Para João Milando, sociólogo angolano e pesquisador do Centro de Estudos Africanos do Instituto Superior de Ciências do Trabalho e da Empresa (ISCTE), de Lisboa, Portugal, é necessário levar em consideração o período histórico, o contexto social e os aspectos concretos na hora de definir diferenças e semelhanças entre as colonizações européias na África. Em relação à legitimação do Estado colonial, por exemplo, não houve diferença. “Todos eram Estados não apenas ilegítimos, mas sobretudo alegítimos, porquanto a questão da sua legitimação nem sequer foi posta”, avalia. Já quando se focaliza a miscigenação, as diferenças sobressaem, com a colonização portuguesa destacando-se das demais. “Seja qual for o aspecto analisado, a colonização marcou indelevelmente os percursos históricos das sociedades que dela foram alvo”, frisa o sociólogo.
Segundo Döpcke, inicialmente, os diversos colonialismos partiram de filosofias de dominação bastante diferentes. “O africano ‘ideal' dos portugueses era, inicialmente, um africano vestido de terno e gravata, evangelizado e letrado, recitando as poesias de Camões. Para os ingleses, teria sido um chefe tradicional, governando com legitimidade tradicional sua 'tribo' orgânica, mantendo ordem e paz (colonial) entre os seus membros e suprimindo liberdades individuais, fornecendo mão-de-obra migrante e recolhendo impostos”, exemplifica.
Mas, em seguida, as diversas práticas de dominação colonial se aproximaram. A influência cultural e a miscigenação, que marcaram a colonização portuguesa, atingiam minorias e não as sociedades subjugadas. Já os ingleses, depois da Segunda Guerra Mundial, abandonam seu ideal romântico da África “tradicional”, cortam os laços estratégicos com as elites tradicionais e coroam o africano individualista, inovador e pragmaticamente ocidentalizado como seu novo herói cultural. “A partir daí, a mais recente historiografia enfatiza mais as semelhanças entre os diversos colonialismos em vez das diferenças, apesar das ressalvas sobre generalizações grosseiras”, explica Döpcke.
Independência
O processo de descolonização na África começou na década de 1950. Assim como a colonização, foi relativamente curto e trilhado de maneira diversa por cada ex-colônia. Depois da Segunda Guerra Mundial, inicia-se um novo ciclo. O modelo colonial se deslegitima rapidamente, devido a vários fatores.

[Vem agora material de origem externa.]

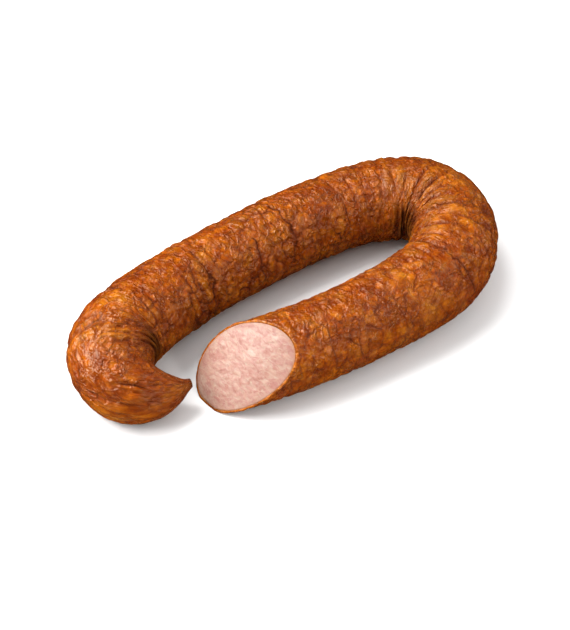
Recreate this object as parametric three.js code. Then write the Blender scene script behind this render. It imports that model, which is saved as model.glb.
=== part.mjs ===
// Cured sausage: one natural-casing link curled into a flat U, lying on a surface.
// One end is the twisted tail of the casing, curled back between the legs, and the
// other end is a slanting knife cut that shows the filling.
//
// Units are millimetres, +Z is up, and the surface it lies on is z = 0. The origin is
// the middle of the link's footprint, on that surface. The legs run along X and the
// closed end of the U is at +X.
//
// Two bodies: "casing", a thin skin open at the cut and solid at the twisted tail tip,
// and "filling", the solid meat inside it.

import * as THREE from 'three';

// ---------------------------------------------------------------- driving dimensions
const CASING_WALL = 0.8;        // thickness of the cured skin
const CLEARANCE = 0.3;          // gap between the skin's inside and the meat
const REST_SINK = 0.5;          // how far the underside is flattened by the link's weight
const FLAT_HALF_ANGLE = 12.5;   // degrees either side of straight down that lie flat
const AROUND = 24;              // points round each section
const CAVITY_START = 6;         // arc length from the tail tip where the skin stops being solid
const MEAT_START = 7.4;         // arc length from the tail tip where the meat begins
const CUT_BLEND = 326;          // arc length from which the sections lean over to the cut
const CUT_STEPS = 11;           // sections between there and the cut
const OVAL = 1.0216;            // sideways to upright ratio of the section at the cut end

// The knife cut: a plane through CUT_POINT with a slight dome, in object coordinates.
const CUT_NORMAL = [-0.71584797, -0.23444118, 0.6577226];
const CUT_MIDDLE = [-40.4771, -30.7983, 18.4];
const CUT_OFFSET = 50.78989;
const CUT_DOME_WIDE = -0.0074933;   // per mm, along the level direction of the face
const CUT_DOME_HIGH = -0.0029769;   // per mm, up the slope of the face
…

Cada potência tinha o seu modelo favorito de transferência de poder. André Luiz Reis da Silva, pesquisador em relações internacionais e história contemporânea, ressalta que na África inglesa a descolonização foi menos conflituosa do que na francesa. A França retardou o processo através de infrutíferas mudanças e tentativas de integração das antigas colônias. “Como a Conferência de Brazzaville, da qual nenhum africano participou, mostrando o caráter unilateral da negociação francesa”, exemplifica no artigo África contemporânea: os novos desafios da segurança, desenvolvimento e autonomia (1960-2005). As colônias portuguesas, por sua vez, tiveram independências mais tardias, entre 1974 e 1975, após um longo processo de luta armada.

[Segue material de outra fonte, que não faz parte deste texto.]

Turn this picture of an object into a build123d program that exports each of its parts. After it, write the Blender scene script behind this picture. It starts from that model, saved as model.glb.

As resistências mais ferozes à independência, em alguns casos, eram articuladas por colonos brancos. Döpcke lembra de dois exemplos: do Zimbábue, onde apenas uma guerra de libertação (1966-1979) gerou condições para a descolonização; e da África do Sul, em que a posição dos brancos contra a democracia e igualdade racial incitou uma reação do nacionalismo africano e levou o país à beira de uma guerra civil. Já no caso das colônias portuguesas, os colonos brancos não representaram a principal força contra a independência. “Parece que neste caso a determinação da metrópole de permanecer na África foi mais relevante. O regime salazarista sentiu um forte vínculo de identidade, ideológico e econômico, entre a permanência do império português na África e a sua própria sobrevivência no poder, resistindo com guerras coloniais até 1974”, avalia.

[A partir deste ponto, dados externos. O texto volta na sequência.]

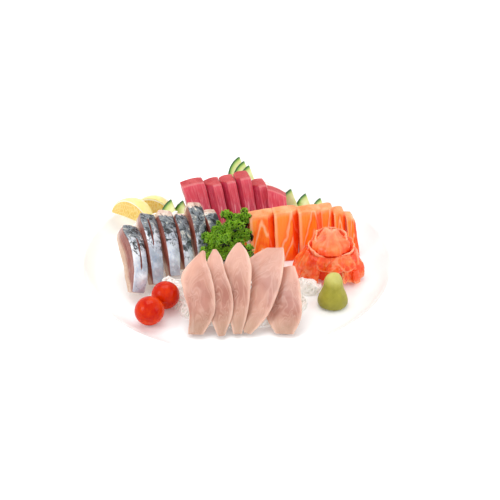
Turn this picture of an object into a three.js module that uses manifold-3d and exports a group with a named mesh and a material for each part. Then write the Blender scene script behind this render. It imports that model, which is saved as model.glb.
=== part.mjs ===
// A platter of sashimi on a round white plate: tuna, salmon, mackerel and white fish slices that stand and
// lean on mounds of shredded daikon, with cucumber, lemon, parsley, pickled ginger, wasabi and tomatoes.
// Millimetres, +Z up, origin at the middle of the plate's foot, and -Y is the side that faces the guest.
import * as THREE from "three";
import { mergeVertices } from "three/addons/utils/BufferGeometryUtils.js";
import Module from "manifold-3d";

const wasm = await Module();
wasm.setup();

// Driving dimensions.
const plateRadius = 150;
const wellRadius = 124;
const wellTop = 8; // upper face of the plate's flat middle
const plateHeight = 20;
const plateWall = 5;
const footOuter = 92;
const footInner = 82;
const footRecess = 2.5;
const plateSides = 40;

const gap = 0.35; // air between two pieces that touch
const table = wellTop + gap; // height at which the food stands

const tunaDeep = 17;
const tunaLean = 18; // how far the top stands behind the foot
const salmonDeep = 15;
const salmonLean = 15;
const stops = [0, 0.25, 0.5, 0.75, 0.9, 1]; // shares of a slice's length at which its widths are given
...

Os colonizadores participaram dos processos de descolonização procurando garantir seus interesses. Desta forma, entram “em um processo que influirá de maneira decisiva no seu próprio futuro político, econômico e geo-estratégico”, aponta Almeida. “No centro das preocupações européias não estão o futuro desenvolvimento da África ou as elucubrações modernosas sobre civilização. Tratou-se de encontrar novas fórmulas, novos moldes, novas estratégias, novos condicionamentos que garantissem a satisfação das necessidades dos europeus”.
Continuidade e ruptura
Apesar da ruptura formal com as metrópoles, na avaliação dos estudiosos, a África não conseguiu superar o legado colonial e trilhar caminhos independentes. Milando destaca que, como relação política, o colonialismo pode ter sido erradicado, mas como relação social, manteve-se, alimentado pelas elites que ocuparam os espaços de poder numa relação considerada exploradora e parasitária. “Continuaram ou agravaram-se, em certos casos, a negação das diversidades, a monocultura dos saberes, a violação dos direitos humanos, a opressão, as ditaduras, as repressões e as discriminações. É por esta razão que em alguns grupos sociais africanos se fala da necessidade de uma ‘segunda libertação', isto é, da libertação das sociedades em relação à uma ‘colonização interna' a que estão atualmente sujeitas”, conta Milando.
A relação com as ex-metrópoles também assegura a dependência e exploração dos países subdesenvolvidos pelos desenvolvidos, numa relação de troca desigual. “A proclamação da independência nacional apenas pôs fim a um tipo de relações, mas não anulou a relação, a inter-relação, a intimidade. O que aconteceu naquele momento foi que nasceu um novo tipo de relação, em função de novas necessidades de uns e de outros”, resume o sociólogo angolano Almeida.